Frequently Asked Questions
Q: How much capital is needed for OTC arbitrage?
A: Minimum $500,000-$1,000,000 to access quality OTC desks and execute meaningful trades. Most desks require $1M+ monthly volume. Smaller players should focus on public exchange arbitrage first.
Q: Are OTC desks regulated?
A: Varies by jurisdiction. Major desks (Cumberland, Galaxy) operate with licenses and regulatory oversight in their home countries. Always verify desk's regulatory status and use only reputable counterparties.
Q: How do I get access to OTC desks?
A: Complete application process including KYC/AML, provide financial references, demonstrate trading history.

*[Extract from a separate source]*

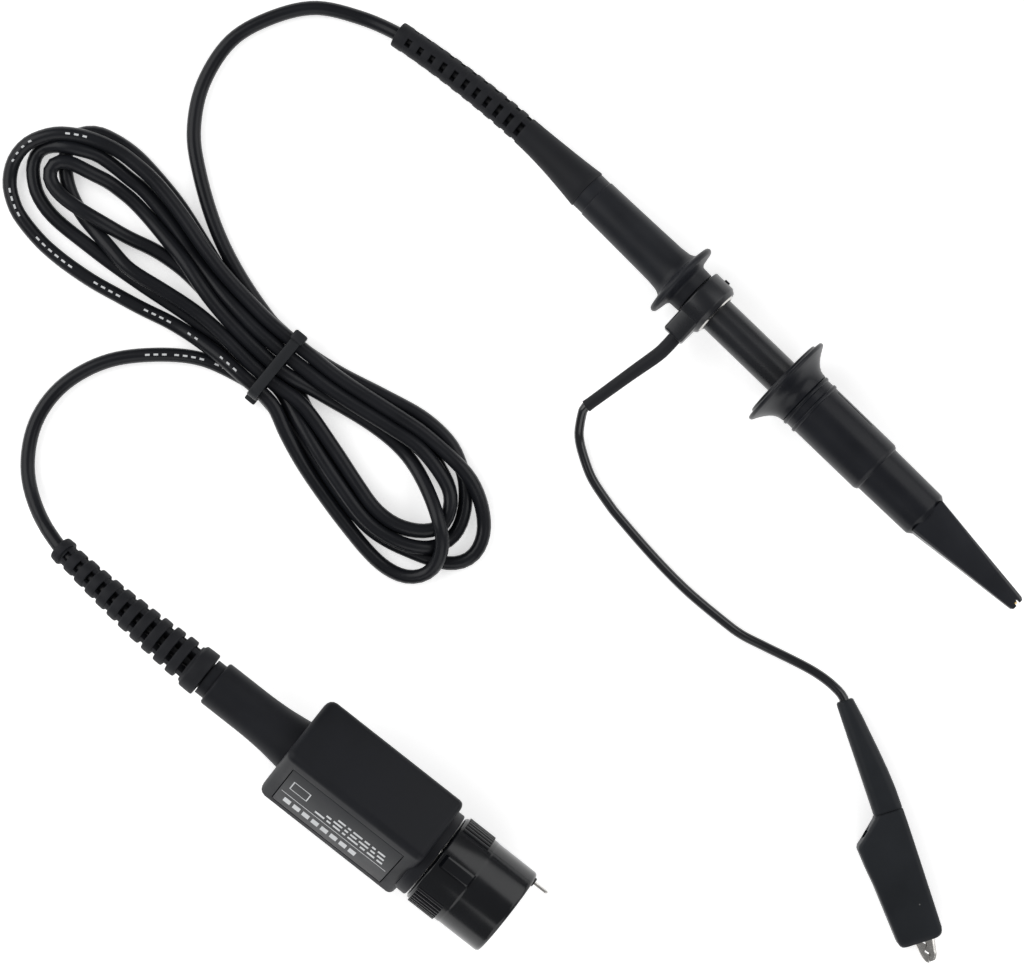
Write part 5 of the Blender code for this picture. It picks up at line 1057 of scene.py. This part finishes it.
def make_collar(finishes, tree):
    outside, roll = 10.1, -6.0
    profile = [(0.0, 7.6, 0.15), (0.0, 9.65, 0.3), (-0.5, 10.0, 0.3), (-9.9, 10.0, 0.1),
               (-10.3, outside, 0.1), (-18.1, outside, 0.15), (-18.5, 9.7, 0.2), (-18.5, 4.45),
               (-12.3, 4.45), (-12.3, 7.6)]
    collar = turned("collar_shell", profile, PLUG, finishes["collar"], "collar", ("lock_collar",), 144)
    for side in (0.0, 180.0):
        sections = []
        for place, rise in ((-17.5, 0.0), (-17.2, 0.5), (-16.8, 0.85), (-11.0, 0.95), (-10.4, 0.85),
                            (-10.0, 0.0)):
            high, low = [], []
            for k in range(13):
                a = radians(90.0 + roll + side + 9.0 * (1 - k / 6))
                edge = 0.0 if k in (0, 12) else (0.82 if k in (1, 11) else 1.0)
                high.append(((10.05 + rise * edge) * cos(a), (10.05 + rise * edge) * sin(a)))
                low.append((9.2 * cos(a), 9.2 * sin(a)))
            sections.append(at_place(place, high + low[::-1]))
        cut(collar, lofted_mesh(sections), PLUG, "UNION")
    y, z = 8.7 * cos(radians(17.0)), 8.7 * sin(radians(17.0))
    boss = [(-1.0, 0.0), (-1.0, 1.0), (0.4, 1.0, 0.15), (0.4, 0.0)]
    cut(collar, turned_mesh(boss, 32), PLUG @ placed((0, y, z)), "UNION")
    cut(collar, rod_mesh((-9.0, y, z), (-3.0, y, z), 0.7, 24), PLUG)
    cut(collar, rod_mesh((-3.4, y, z), (2.0, y, z), 0.5, 24), PLUG)
    points = []
    for side in (0.0, 180.0):
        for k in range(COLLAR_RIBS):
            a = radians(roll + side + 48.0 + 84.0 * k / (COLLAR_RIBS - 1) + 90.0)
            points.append(PLUG @ Vector((-14.5, outside * cos(a), outside * sin(a))) * MM)
    lengthwise = PLUG.to_quaternion().to_matrix() @ Matrix.Rotation(radians(90.0), 3, "Y")
    turns = [tuple(lengthwise.to_euler())] * len(points)
    grown("collar_ribs", tree, points, [], ("bar_turn", "FLOAT_VECTOR", turns),
          {"Length": 6.4 * MM, "Width": 0.42 * MM, "Height": 0.4 * MM}, finishes["collar"], "collar")


# print on the cable

def make_cable_dashes(finishes, tree, path):
    """Plain light dashes in place of the printed words, in groups along two stretches of the cable."""
    along = distances(path)
    points, turns = [], []
    for s in [start + DASH_PITCH * k for start, count in DASH_GROUPS for k in range(count)]:
        here, ahead = Vector(at_distance(path, along, s)), Vector(at_distance(path, along, s + 0.8))
        lean = (ahead - here).normalized()
        side = lean.cross(UP).normalized()
        over = side.cross(lean)
        points.append((here + over * (CABLE_R - DASH_SUNK)) * MM)
        turns.append(tuple(Matrix((side, over, lean)).transposed().to_euler()))
    grown("cable_dashes", tree, points, [], ("bar_turn", "FLOAT_VECTOR", turns),
          {"Length": 0.95 * MM, "Width": 0.4 * MM, "Height": 0.12 * MM}, finishes["print"], "probe")


# cable tie

def make_tie(finishes):
    """A strap drawn round the turns, its end folded over at one side."""
    outline = rounded_outline(-STRAP_HALF, 0.3, STRAP_HALF, STRAP_TOP, STRAP_BEND, 8)
    section = rounded_outline(-STRAP_WIDTH / 2, -0.28, STRAP_WIDTH / 2, 0.28, 0.24, 3)
    bm = bmesh.new()
    rings = []
    for k, (y, z) in enumerate(outline):
        lean = Vector(outline[(k + 1) % len(outline)]) - Vector(outline[k - 1])
        out = Vector((lean.y, -lean.x)).normalized()
        rings.append([bm.verts.new((x, y + out.x * h, z + out.y * h)) for x, h in section])
    for near, far in zip(rings, rings[1:] + rings[:1]):
        join_rings(bm, near, far)
    rounded_block((-1.5, STRAP_HALF - 1.6, 4.6), (1.5, STRAP_HALF + 0.75, STRAP_TOP + 0.55), 0.5, 4, bm)
    rounded_block((-1.2, -STRAP_HALF - 1.3, 1.2), (1.3, -STRAP_HALF + 0.5, 2.3), 0.35, 3, bm)
    keep("strap_band", bm, TIE, finishes["strap"], "probe", ("cable_tie",), 40.0)


# stage

# lower than the part by a fifth of a millimetre, so that what rests on it doesn't sink in
TABLE_HEIGHT = -0.0002
# softboxes, in metres and watts: name, place, width and power
SOFTBOXES = (("left_softbox", (-0.8, 0.3, 0.7), 1.1, 8.0), ("right_softbox", (0.85, 0.3, 0.7), 1.1, 6.0),
             ("front_softbox", (0.1, -0.95, 0.6), 1.0, 4.0))


def make_stage():
    bm = bmesh.new()
    bmesh.ops.create_grid(bm, x_segments=2, y_segments=2, size=3.0)
    mesh = bpy.data.meshes.new("table_top")
    bm.to_mesh(mesh)
    bm.free()
    table = new_object("table_top", mesh)
    table.location.z = TABLE_HEIGHT
    material, _, shader = new_material("pale_table", (0.93, 0.93, 0.93), 0.9, specular=0.1)
    shader.inputs["Emission Color"].default_value = (1.0, 1.0, 1.0, 1.0)
    shader.inputs["Emission Strength"].default_value = 0.5
    mesh.materials.append(material)

    world = bpy.data.worlds.new("soft_room")
    world.use_nodes = True
    background = world.node_tree.nodes["Background"]
    background.inputs["Color"].default_value = (1.0, 1.0, 1.0, 1.0)
    background.inputs["Strength"].default_value = 0.25
    bpy.context.scene.world = world
    for name, place, size, power in SOFTBOXES:
        data = bpy.data.lights.new(name, "AREA")
        data.size = size
        data.energy = power
        light = new_object(name, data)
        light.location = place
        light.rotation_euler = (-Vector(place)).to_track_quat("-Z", "Y").to_euler()
    bpy.context.scene.view_settings.view_transform = "Standard"


def main():
    make_camera()
    finishes = make_materials()
    dress_cad_nodes(finishes)

    cable = cable_path()
    cord = round_cord("long_cable", cable, CABLE_R, finishes["cable"])
    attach(cord, "probe")
    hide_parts("cable_head_run", "cable_box_run", "cable_hank")

    lead = lead_path()
    wire = round_cord("lead_wire", lead, LEAD_R, finishes["lead"])
    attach(wire, "ground_lead_set")
    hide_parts("ground_lead")

    ribs, rods, slabs = ribs_tree(), bars_tree("rod"), bars_tree("slab")
    make_head_boot(finishes, ribs)
    make_grip(finishes)
    make_barrel(finishes)
    make_ring(finishes)
    make_sleeve(finishes)
    make_carrier(finishes)
    make_clip_boot(finishes)
    make_jaws(finishes)
    make_box_boot(finishes, ribs)
    make_box(finishes)
    make_label_bars(finishes)
    make_collar(finishes, rods)
    make_cable_dashes(finishes, slabs, cable)
    make_tie(finishes)

    make_stage()


main()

Start with introductions from existing clients or industry contacts. Build relationship over time with consistent volume.
Q: What are typical OTC fees?
A: 0.05-0.15% for established clients with volume. New clients pay 0.15-0.30%. Much lower than exchange taker fees (0.2-0.5%) for large sizes. Negotiable based on volume and relationship.
Q: Is OTC arbitrage risky?
A: Yes. Main risks: counterparty default, price movement during settlement, regulatory issues, technology failures. Mitigation requires careful desk selection, hedging strategies, robust technology, and compliance programs. Risk-adjusted returns still attractive for sophisticated operators.